String performance regression from python 3.2 to 3.3

Wed Mar 13 20:19:11 EDT 2013

On Thu, Mar 14, 2013 at 4:42 AM, Thomas 'PointedEars' Lahn
<PointedEars at web.de> wrote:
> Chris Angelico wrote:
>
>> On Wed, Mar 13, 2013 at 9:11 PM, rusi <rustompmody at gmail.com> wrote:
>>> Uhhh..
>>> Making the subject line useful for all readers
>>
>> I should have read this one before replying in the other thread.
>>
>> jmf, I'd like to see evidence that there has been a performance
>> regression compared against a wide build of Python 3.2. You still have
>> never answered this fundamental, that the narrow builds of Python are
>> *BUGGY* in the same way that JavaScript/ECMAScript is.
>
> Interesting.  From my work I was under the impression that I knew ECMAScript
> and its implementations fairly well, yet I have never heard of this before.
>
> What do you mean by “narrow build” and “wide build” and what exactly is the
> bug “narrow builds” of Python 3.2 have in common with JavaScript/ECMAScript?
> To which implementation of ECMAScript are you referring – or are you
> referring to the Specification as such?

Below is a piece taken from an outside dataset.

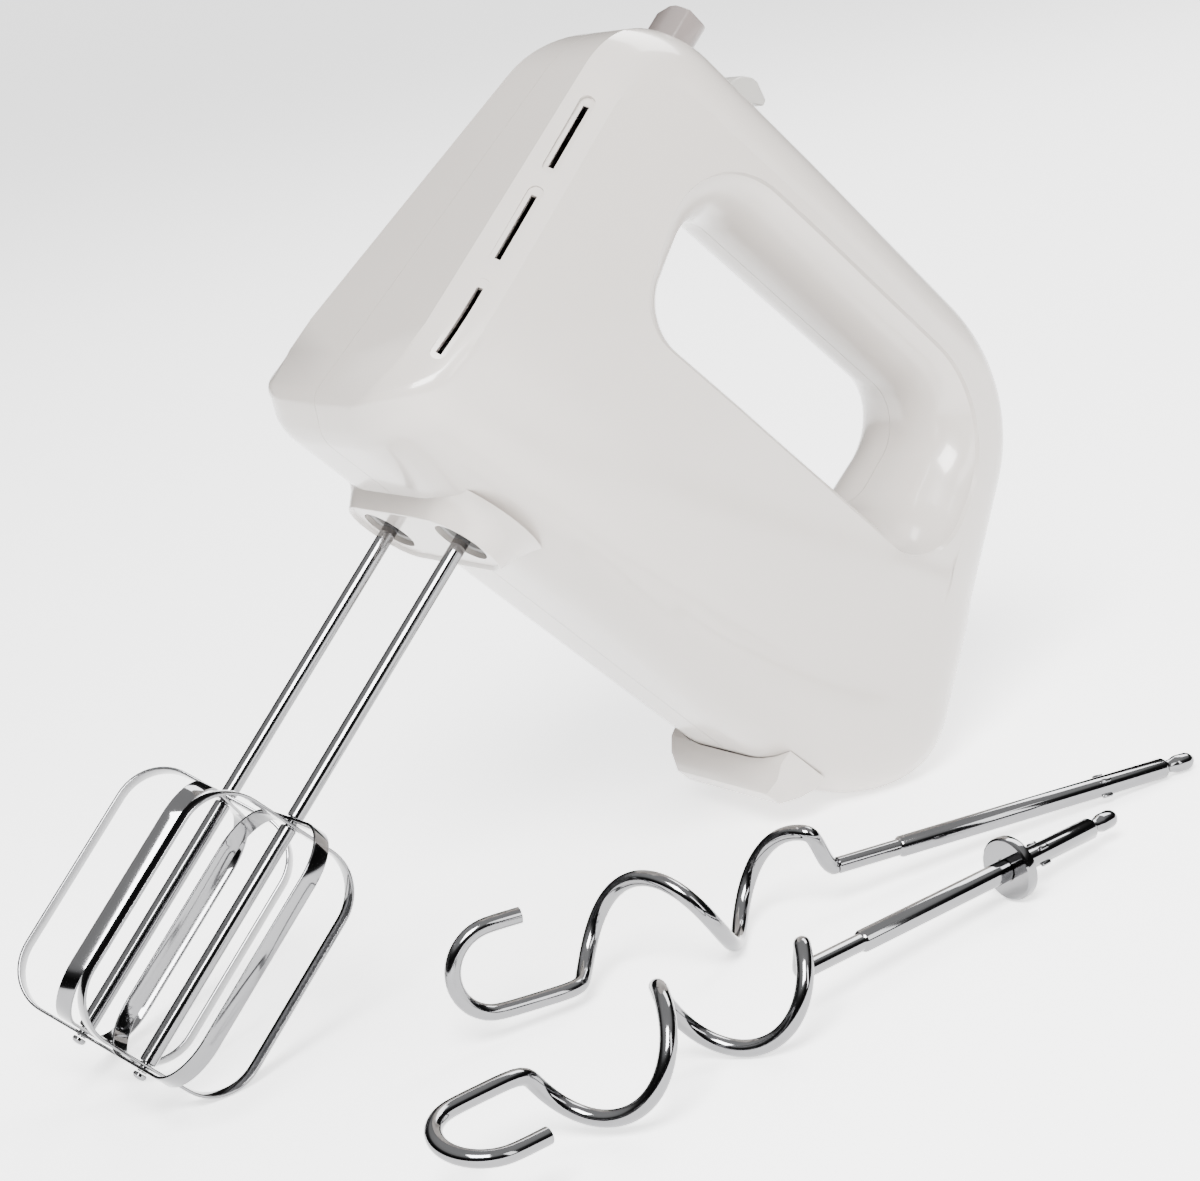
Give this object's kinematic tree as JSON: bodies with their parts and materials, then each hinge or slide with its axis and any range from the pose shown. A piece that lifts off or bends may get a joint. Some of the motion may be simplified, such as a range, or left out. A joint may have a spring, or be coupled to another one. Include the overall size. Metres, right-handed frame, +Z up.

The ECMAScript spec says that strings are stored and represented in
UTF-16. Python versions up to 3.2 came in two varieties: narrow, which
included (I believe) the Windows builds available on python.org, and
wide, which was (again, I think) the default Linux config. The problem
predates Python 3 and its default string being Unicode - the Py2
unicode type has the same issue:

Python 2.6.5 (r265:79096, Mar 19 2010, 21:48:26) [MSC v.1500 32 bit
(Intel)] on win32
>>> u"\U00012345"
u'\U00012345'
>>> len(_)
2

Python 2.6.6 (r266:84292, Sep 15 2010, 15:52:39)
[GCC 4.4.5] on linux2
Type "help", "copyright", "credits" or "license" for more information.
>>> u"\U00012345"
u'\U00012345'
>>> len(_)
1

That's the Python msi installer, and the default system Python from an
Ubuntu 10.10. The exact same code does different things on different
platforms, and on the Windows (narrow-build), it's possible to split
surrogates:

>>> u"\U00012345"[0]
u'\ud808'
>>> u"\U00012345"[1]
u'\udf45'

You can see the same thing in Javascript too. Here's a little demo I
just knocked together:

<script>
function foo()
{
	var txt=document.getElementById("in").value;
	var msg="";
	for (var i=0;i<txt.length;++i) msg+="["+i+"]: "+txt.charCodeAt(i)+"
"+txt.charCodeAt(i).toString(16)+"\n";
	document.getElementById("out").value=msg;
}
</script>
<input id=in><input type=button onclick="foo()"
value="Show"><br><textarea id=out rows=25 cols=80></textarea>

Give it an ASCII string and you'll see, as expected, one index (based
on string indexing or charCodeAt, same thing) for each character. Same
if it's all BMP. But put an astral character in and you'll see
00.00.d8.00/24 (oh wait, CIDR notation doesn't work in Unicode) come
up. I raised this issue on the Google V8 list and on the ECMAScript
list es-discuss at mozilla.org, and was basically told that since
JavaScript has been buggy for so long, there's no chance of ever
making it bug-free:

https://mail.mozilla.org/pipermail/es-discuss/2012-December/027384.html

Fortunately for Python, there are version numbers, and policies that
permit bugs to actually get fixed. (Which is why, for instance, Debian
Squeeze still ships Python 2.6 rather than upgrading to 2.7 - in case
some script is broken by that change. Can't do that with web
browsers.) As of Python 3.3, all Pythons function the same way: it's
semantically a "wide build" (UTF-32), but with a memory usage
optimization. That's how it needs to be.

ChrisA